“She watches over the affairs of her householdand does not eat the bread of idleness.”
– Proverbs 31:27 BSB
In the early days of our marriage, John and I watched The Untouchables, the Prohibition-era thriller about crime boss Al Capone (Robert De Niro) and Prohibition agent Eliot Ness (Kevin Costner). The only thing I remember about the film is that I hated the violence–and one scene where Ness calls home to his wife. After getting off the telephone, he says to the other men in the room, “Some part of the world still cares what color the kitchen is.” I identified with that line, and never forgot it.
I got a lot of pushback from some fellow moms over my encouragement for people (especially mothers) to stop reading the Epstein Files. One commented that I was the kind of person who would simply sit and pray and hope Goliath would stop killing the Philistines. In a way, she was right. And this goes for my role and perspective toward all of the evils of this world. I am mama bear, the Keeper of My Home, and I will learn about the evils that are coming at my family–from dangers online, to the corrupt food industry, to the dangers of trafficking. I will learn just enough about these evils to know how to best keep my family safe–and no more. I will learn just enough, and I will pray.

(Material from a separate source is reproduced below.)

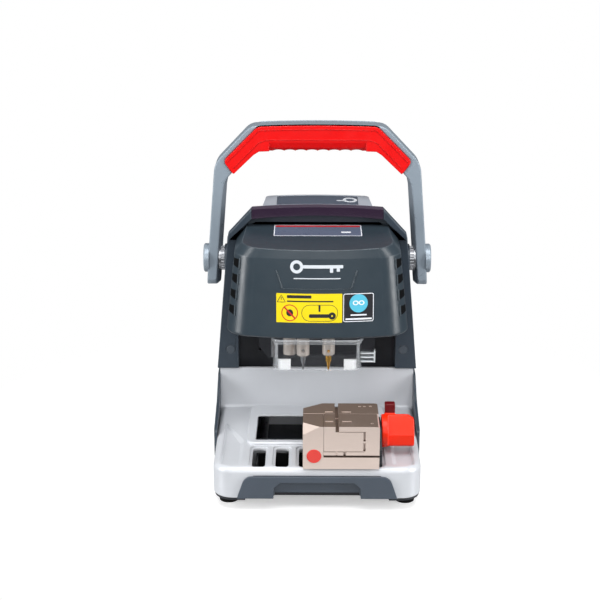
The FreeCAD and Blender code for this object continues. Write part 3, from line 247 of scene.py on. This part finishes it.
def plastics():
    # The housing, head and grip get strong edge lightening: painted highlight on their rounded edges as
    # well as scuffing.
    surface("housing_plastic", (48, 58, 68), 0.36, level=0.45, grain=3200.0, depth=0.015, edge=1.4,
            scuff_and_highlight=0.7, scuff_and_highlight_range=(0.998, 0.93))
    surface("head_plastic", (44, 55, 63), 0.32, level=0.5, vary=0.04, grain=3000.0, edge=1.6,
            scuff_and_highlight=0.9, scuff_and_highlight_range=(0.998, 0.95))
    surface("drawer_plastic", (66, 75, 86), 0.4, grain=3200.0, edge=0.8, tint=painted_shade_inside)
    surface("plug_plastic", (66, 74, 82), 0.35, edge=0.4)
    surface("gloss_black", (62, 74, 94), 0.16, grain=900.0, depth=0.002, coat=0.6, edge=0.4)
    surface("console_plastic", (160, 167, 176), 0.34, vary=0.04, edge=0.8)
    surface("white_plastic", (232, 234, 236), 0.35, vary=0.03)
    surface("frosted_plastic", (214, 220, 224), 0.22, vary=0.05, depth=0.004, edge=0.3, coat=0.4)
    # The louvres on the head use this near-black as painted shade in their openings.
    surface("vent_black", (6, 7, 8), 0.8, level=0.1, scuff_and_highlight=0.0, edge=0.1)
    surface("red_grip", (218, 5, 5), 0.36, level=0.4, vary=0.04, depth=0.02, edge=1.4, scuff_and_highlight=0.25,
            scuff_and_highlight_range=(0.998, 0.93))
    surface("badge_red", (214, 62, 54), 0.3, edge=0.3, scuff_and_highlight=0.1)
    surface("orange_knob", (236, 42, 6), 0.34, level=0.35, vary=0.04, edge=0.8, scuff_and_highlight=0.12,
            tint=painted_shade_lug)
    see_through("smoked_visor", (52, 36, 56), 0.12, 0.25, (120, 90, 130))
    see_through("clear_plastic", (240, 244, 246), 0.05, 0.96, (255, 255, 255), 1.3, 0.06)
    # Paler and less clear than the shell: painted highlight for the guard's rims, shoulder and posts.
    see_through("clear_edge", (214, 218, 222), 0.08, 0.5, (255, 255, 255), 1.4, 0.45)


def rubbers_and_board():
    surface("black_rubber", (10, 10, 11), 0.85, level=0.2, grain=1500.0, depth=0.02, scuff_and_highlight=0.05)
    surface("belt_rubber", (26, 26, 28), 0.8, grain=900.0, depth=0.1, stretch=(1, 1, 0.05))
    surface("board_green", (24, 92, 52), 0.35, tint=board_tracks, edge=0.2)


def prints():
    sheet = {"depth": 0.002, "edge": 0.1}
    for name, colour in (("label_yellow", (230, 206, 8)), ("label_black", (34, 34, 38)),
                         ("label_red", (190, 24, 32)), ("label_blue", (84, 182, 208)),
                         ("label_pale", (226, 230, 236))):
        surface(name, colour, 0.34, vary=0.03, scuff_and_highlight=0.05, **sheet)
    surface("label_slate", (88, 96, 116), 0.3, vary=0.05, scuff_and_highlight=0.05, **sheet)
    surface("label_silver", (206, 212, 218), 0.34, vary=0.03, **sheet)


metals()
plastics()
rubbers_and_board()
prints()


# --- Mesh helpers -------------------------------------------------------------------------------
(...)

Not because I don’t want these evils stopped–I do. But I will not be the one on the front lines tackling criminals to the ground, tracking down traffickers in the night, or fighting court battles. Some women do, and I am grateful for the females who are there to help other women and children in these vulnerable situations. Social workers, doctors, nurses, and others who step in to provide much needed care. But that is not my personal calling. I am a wife and homeschooling mother. For me to pour over the perverse, violent details of these crimes would do nothing to advance the cause of justice. What it would do is waste my precious time, numb my mind to evil, and fill my thoughts with grotesque images, where it should filled with beauty–beauty that I want to bestow on the lives of my children.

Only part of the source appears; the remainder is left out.